Kasus pembebasan bersyarat ini sekaligus menunjukkan bahwa pemerintah bertindak berdasarkan undang-undang, bukan karena intervensi politik. Tidak ada upaya dari lembaga eksekutif untuk mempercepat atau memperlemah regulasi hukum yang berlaku. Semua dijalankan berdasarkan asas legalitas dan administrasi yang jelas. Langkah ini memperkuat citra pemerintah sebagai pelindung sistem hukum, bukan pihak yang melemahkannya. Dengan demikian, kepercayaan publik terhadap integritas lembaga negara tetap terjaga.
Selain aspek hukum, masyarakat juga perlu diberikan edukasi agar memahami bahwa pembebasan bersyarat bukan berarti seorang terpidana langsung bebas sepenuhnya. Status ini masih berada dalam pengawasan negara melalui mekanisme wajib lapor dan pengendalian aktivitas tertentu. Pengetahuan ini penting agar publik tidak terjebak dalam provokasi yang menggiring opini seolah pemerintah melonggarkan penegakan hukum. Dengan pemahaman yang benar, stabilitas sosial dapat tetap terjaga.
Proses hukum yang berjalan transparan ini juga menunjukkan bahwa Indonesia tengah membangun sistem pemasyarakatan modern. Narapidana tidak hanya dipandang sebagai pelaku kejahatan, melainkan juga sebagai warga binaan yang memiliki hak asasi setelah menjalani sebagian besar hukumannya. Prinsip keadilan restoratif yang diterapkan pemerintah adalah bagian dari reformasi hukum yang menempatkan keseimbangan antara kepastian hukum, keadilan, dan kemanfaatan. Ini menjadi tanda bahwa Indonesia semakin matang dalam tata kelola hukum.

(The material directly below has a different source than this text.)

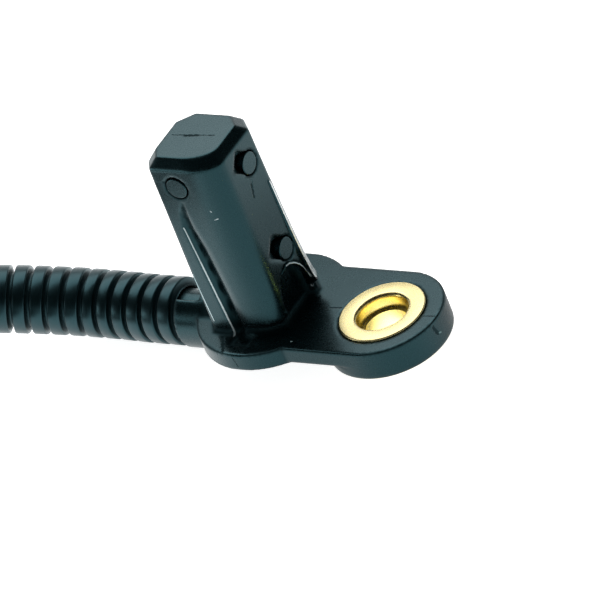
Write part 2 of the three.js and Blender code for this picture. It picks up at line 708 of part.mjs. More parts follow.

Komitmen pemerintah dalam pemberantasan korupsi juga tercermin dari berbagai program yang terus berjalan. Upaya digitalisasi layanan publik, transparansi anggaran, hingga penguatan peran Aparat Pengawas Internal Pemerintah (APIP) menjadi wujud konkret pencegahan korupsi sejak hulu. Tidak hanya menindak, pemerintah juga fokus membangun sistem yang mencegah peluang terjadinya penyimpangan. Dengan cara ini, pemberantasan korupsi bukan hanya slogan, melainkan strategi nyata yang memberi manfaat luas bagi masyarakat.

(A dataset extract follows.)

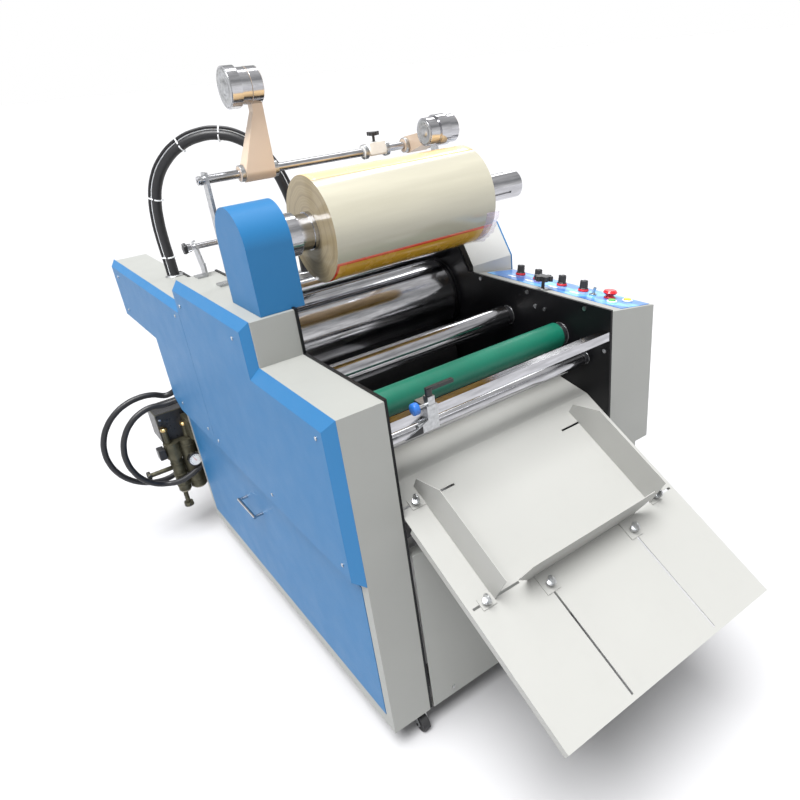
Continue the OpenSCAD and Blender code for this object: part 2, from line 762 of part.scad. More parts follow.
module feed_tray() place() color("#e9e9e6") {
  difference() {
    on_tray() {
      translate([-tray_w / 2, 0, 0]) cube([tray_w, tray_l, tray_t]);
      translate([-tray_w / 2, 0, -18]) cube([tray_t, 560, 18]);
      translate([tray_w / 2 - tray_t, 0, -18]) cube([tray_t, 560, 18]);
      translate([-tray_w / 2 + tray_t, 0, -8]) cube([tray_w - 2 * tray_t, tray_t, 8]);
    }
    on_tray() {
      for (side = [-1, 1]) {
        slot_cut(side * 266, slot_u[0], 132, slot_w);
        slot_cut(side * 257, slot_u[1], 150, slot_w);
        slot_cut(side * slot_x, 156, slot_w, 288);
      }
    }
  }
  on_tray(0, tray_l, tray_t / 2) {
    translate([-tray_w / 2, 0, 0]) rotate([0, 90, 0]) cylinder(h = tray_w, r = tray_t / 2);
    rotate([bend_tilt - tray_tilt, 0, 0])
      translate([-tray_w / 2, 0, -tray_t / 2]) cube([tray_w, bend_run, tray_t]);
  }
  for (side = [-1, 1])
    side_profile(side * 165 - 10, side * 165 + 10, [
      [32, 592.3], [44, 592.3], [44, table_under(44)], [32, table_under(32)]
    ]);
}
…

Melalui prosedur asesmen yang dijalankan secara transparan, pemerintah menunjukkan bahwa hukum tetap menjadi landasan utama dalam setiap kebijakan. Proses pembebasan bersyarat dilakukan dengan penuh ketelitian administrasi serta mekanisme pengawasan yang ketat. Komitmen anti-korupsi juga terus berjalan, baik melalui pendidikan, pencegahan, maupun penindakan secara sistematis. Evaluasi menyeluruh terhadap regulasi pemasyarakatan di masa depan akan membuat sistem hukum semakin matang dan kredibel.

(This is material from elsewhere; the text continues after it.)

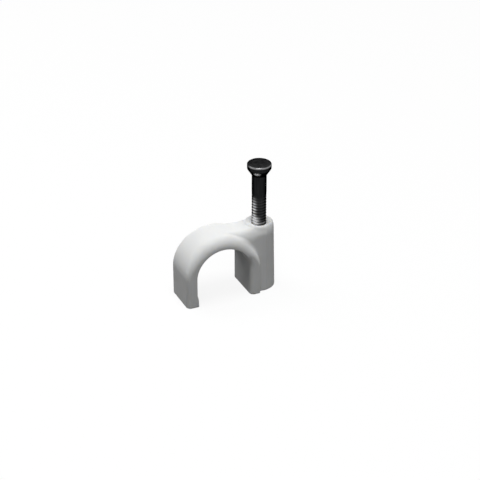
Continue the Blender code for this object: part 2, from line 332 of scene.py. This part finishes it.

Komitmen pemerintah dalam pemberantasan korupsi tidak hanya menyangkut penegakan hukum, tetapi juga menjadi fondasi penting menuju visi Indonesia Emas 2045. Dengan membangun tata kelola pemerintahan yang bersih dan akuntabel, bangsa Indonesia memiliki peluang besar untuk keluar dari jebakan negara berkembang dan menjadi kekuatan ekonomi global. Pembebasan bersyarat Setya Novanto yang melalui prosedur hukum sesuai aturan, sekaligus menjadi bukti bahwa negara menempatkan keadilan dan kepastian hukum sebagai bagian dari strategi besar pembangunan nasional.
Pemerintah membuktikan bahwa pembangunan hukum yang adil bukan sekadar retorika, melainkan praktik nyata yang konsisten. Narasi provokatif yang mencoba melemahkan kepercayaan publik harus dijawab dengan integritas, profesionalisme, dan kerja sama seluruh elemen bangsa. Sebagai rakyat Indonesia, kita patut optimistis bahwa setiap kebijakan, termasuk pembebasan bersyarat, dijalankan dengan nurani hukum dan dedikasi untuk keadilan. Dengan semangat Indonesia Maju, pemerintah terus membangun pondasi bangsa yang bersih, berintegritas, dan berdaulat.